A review by ejl2623
The Barbizon: The Hotel That Set Women Free by Paulina Bren

4.0

I've always been fascinated by New York's women's hotels. My great-grandmother lived in the Martha Washington Hotel off and on and there were books and movies where the female protagonist was heading off to New York and the Barbizon. This story captures what it meant to be at the Barbizon in its heyday, when aspiring writers like Joan Didion and Sylvia Plath served as interns for a summer at Madmoiselle Magazine (which turns out to have been quite progressive despite the pittance paid for the prestigious internships). We learn about the models from Powers and Ford who had some responsibility for the hotel's being called the "Dollhouse." The Katherine Gibbs secretarial students, schooled in dress (always a hat), manners and etiquette as well as job skills lived at the Barbizon. But more importantly, we learn about the rise and fall of the business/building itself; its famous inhabitants, the suicides, the elderly women who never left and paid cheap rent in their rent controlled rooms until they died, long after the hotel was no longer the Barbizon.
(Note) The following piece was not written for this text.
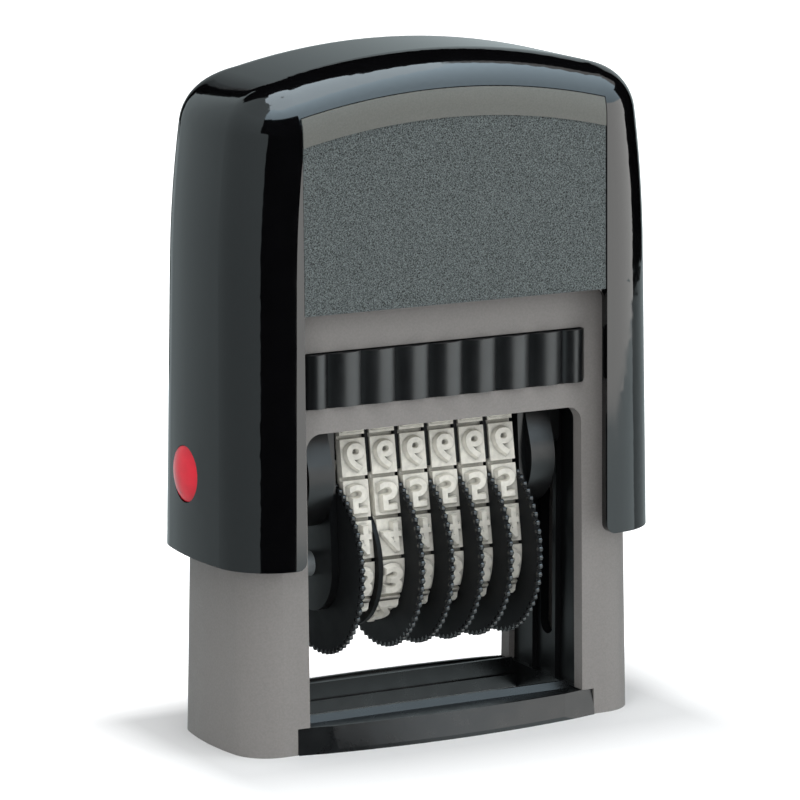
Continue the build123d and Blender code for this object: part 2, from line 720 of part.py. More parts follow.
# Number wheels: a drum inside each band and a toothed disc beside it
thumb_disc = toothed_disc()
wheels = []
for number in range(band_count):
    left_plane_x = first_plane_x + number * band_pitch
    right_plane_x = left_plane_x + band_pitch
    disc_x = right_plane_x
    drum_start_x = left_plane_x + disc_thickness / 2 + running_gap
    drum_end_x = right_plane_x
    if number < spacer_plane:
        disc_x = left_plane_x
        drum_start_x = left_plane_x
        drum_end_x = right_plane_x - disc_thickness / 2 - running_gap
    with BuildPart() as wheel:
        with BuildSketch(Plane.YZ.offset(disc_x - disc_thickness / 2)):
            with Locations((0, axle_z)):
                add(thumb_disc)
        extrude(amount=disc_thickness)
        with BuildSketch(Plane.YZ.offset(drum_start_x)):
            with Locations((0, axle_z)):
                Circle(drum_radius)
        extrude(amount=drum_end_x - drum_start_x)
        with BuildSketch(Plane.YZ.offset(left_plane_x - disc_thickness)):
            with Locations((0, axle_z)):
                Circle(axle_radius + running_gap)
        extrude(amount=band_pitch + 2 * disc_thickness, mode=Mode.SUBTRACT)
    wheel.part.label = f"wheel_{number + 1}"
    wheels.append(wheel.part)

# Ink tray with a ribbed front, hollowed from below for the pad
with BuildPart() as ink_tray:
    with BuildSketch(Plane.XY.offset(tray_bottom_z)):
        with Locations((0, (tray_rear_y + rib_valley_y) / 2)):
            Rectangle(2 * tray_half_width, tray_rear_y - rib_valley_y)
    extrude(amount=tray_top_z - tray_bottom_z)
    with BuildSketch(Plane.XY.offset(fascia_bottom_z)):
        edges_x = [(rib - rib_count / 2) * rib_pitch for rib in range(rib_count + 1)]
        edges_x = [-fascia_half_width] + edges_x + [fascia_half_width]
        with BuildLine():
            for start_x, end_x in zip(edges_x, edges_x[1:]):
                ThreePointArc((start_x, rib_valley_y), ((start_x + end_x) / 2, rib_valley_y - rib_bulge),
                              (end_x, rib_valley_y))
            fascia_back_y = rib_valley_y + fascia_thickness
            Polyline((fascia_half_width, rib_valley_y), (fascia_half_width, fascia_back_y),
                     (-fascia_half_width, fascia_back_y), (-fascia_half_width, rib_valley_y))
        make_face()
    extrude(amount=fascia_top_z - fascia_bottom_z)
    with BuildSketch(Plane.XY.offset(tray_bottom_z)):
        Rectangle(2 * (pad_half_width + seat_gap), 2 * (pad_half_depth + seat_gap))
    extrude(amount=pad_top_z - tray_bottom_z, mode=Mode.SUBTRACT)
ink_tray.part.label = "ink_tray"

with BuildPart() as ink_pad:
    with BuildSketch(Plane.XY.offset(pad_face_z)):
        Rectangle(2 * pad_half_width, 2 * pad_half_depth)
    extrude(amount=pad_top_z - pad_face_z)
ink_pad.part.label = "ink_pad"

# Lock buttons: a domed head in the cap wall and a flange behind it
with BuildPart() as button_right:
    with BuildSketch(Plane.XY.offset(button_z)):
        with BuildLine():
            dome_middle_x = button_crown_x - dome_sphere + sqrt(dome_sphere**2 - button_radius**2 / 4)
            dome = ThreePointArc((button_crown_x, button_y), (dome_middle_x, button_y + button_radius / 2),
                                 (button_rim_x, button_y + button_radius))
            Polyline(dome @ 1, (button_flange_outer_x, button_y + button_radius),
                     (button_flange_outer_x, button_y + button_flange_radius),
                     (button_flange_inner_x, button_y + button_flange_radius),
                     (button_flange_inner_x, button_y), dome @ 0)
        make_face()
    revolve(axis=Axis((0, button_y, button_z), (1, 0, 0)))
button_right.part.label = "button_right"

with BuildPart() as button_left:
    mirror(button_right.part, about=Plane.YZ)
button_left.part.label = "button_left"

# One STEP file for each piece
pieces = [
    cap_shell.part, front_panel.part, rear_panel.part, bracket.part, casing.part, base_ring.part,
    guide_left.part, guide_right.part, deck.part, return_spring.part, cheek_left.part, cheek_right.part,
    wheel_axle.part, platen.part, spacer_disc.part, ink_tray.part, ink_pad.part, button_left.part,
    button_right.part,
]
os.makedirs("parts", exist_ok=True)
for piece in pieces + bands + wheels:
    export_step(piece, f"parts/{piece.label}.step")
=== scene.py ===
from math import asin, cos, pi, radians, sin, sqrt, tan

import bpy
from mathutils import Matrix, Vector


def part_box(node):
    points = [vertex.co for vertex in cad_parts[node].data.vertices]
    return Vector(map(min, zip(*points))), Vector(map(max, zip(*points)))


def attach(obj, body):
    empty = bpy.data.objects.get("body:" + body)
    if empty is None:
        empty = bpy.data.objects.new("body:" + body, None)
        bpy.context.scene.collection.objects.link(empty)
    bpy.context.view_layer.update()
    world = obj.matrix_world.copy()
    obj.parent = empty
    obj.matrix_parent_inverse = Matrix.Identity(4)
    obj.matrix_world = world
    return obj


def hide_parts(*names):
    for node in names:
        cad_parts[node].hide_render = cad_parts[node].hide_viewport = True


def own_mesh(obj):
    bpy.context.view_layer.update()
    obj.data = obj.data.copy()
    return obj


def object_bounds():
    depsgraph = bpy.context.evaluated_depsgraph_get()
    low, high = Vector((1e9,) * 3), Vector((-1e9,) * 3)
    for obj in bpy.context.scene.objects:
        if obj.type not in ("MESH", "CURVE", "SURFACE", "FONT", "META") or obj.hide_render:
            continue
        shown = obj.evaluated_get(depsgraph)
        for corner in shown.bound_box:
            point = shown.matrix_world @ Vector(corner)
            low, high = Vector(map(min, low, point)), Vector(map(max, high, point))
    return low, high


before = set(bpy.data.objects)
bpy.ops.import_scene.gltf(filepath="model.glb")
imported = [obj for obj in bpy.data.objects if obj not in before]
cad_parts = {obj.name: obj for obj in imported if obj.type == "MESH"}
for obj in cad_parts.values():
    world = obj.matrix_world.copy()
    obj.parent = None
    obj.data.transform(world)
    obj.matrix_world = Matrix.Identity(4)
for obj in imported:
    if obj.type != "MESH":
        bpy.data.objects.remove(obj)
cad_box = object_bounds()

bl_info = {
    "name": "Self-inking numbering machine",
    "version": (1, 0, 0),
    "blender": (4, 5, 0),
    "location": "View3D > Sidebar > Numbering",
    "description": "Dresses the numbering machine: finishes, type on the bands, return spring and studio",
    "category": "Object",
}

MM = 0.001
WELD = 0.0005 * MM

# Places that the frame gives
BAND_COUNT = 6
BANDS = [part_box(f"band_{number + 1}") for number in range(BAND_COUNT)]
AXLE_Z = (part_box("wheel_axle")[0].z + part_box("wheel_axle")[1].z) / 2
BAND_TOP_Z = BANDS[0][1].z
BAND_WHEEL_RADIUS = (BANDS[0][1].y - BANDS[0][0].y) / 2
DECK_TOP_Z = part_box("return_spring")[0].z
SPRING_TOP_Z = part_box("return_spring")[1].z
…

I liked the stand alone chapters on some the famous residents. There is no question that the Barbizon was basically an only white, upper class female hotel for most of the time it was a women only hotel. There is an interesting take on the year Madmoiselle chose a Black woman for one of its spots, Barbara Chase-Riboud from Temple University. She was allowed to live there, but without it being spoken, the pool in the basement was off limits. All in all a worthwhile and enjoyable read that scratched my itch to better understand NY's women's hotels.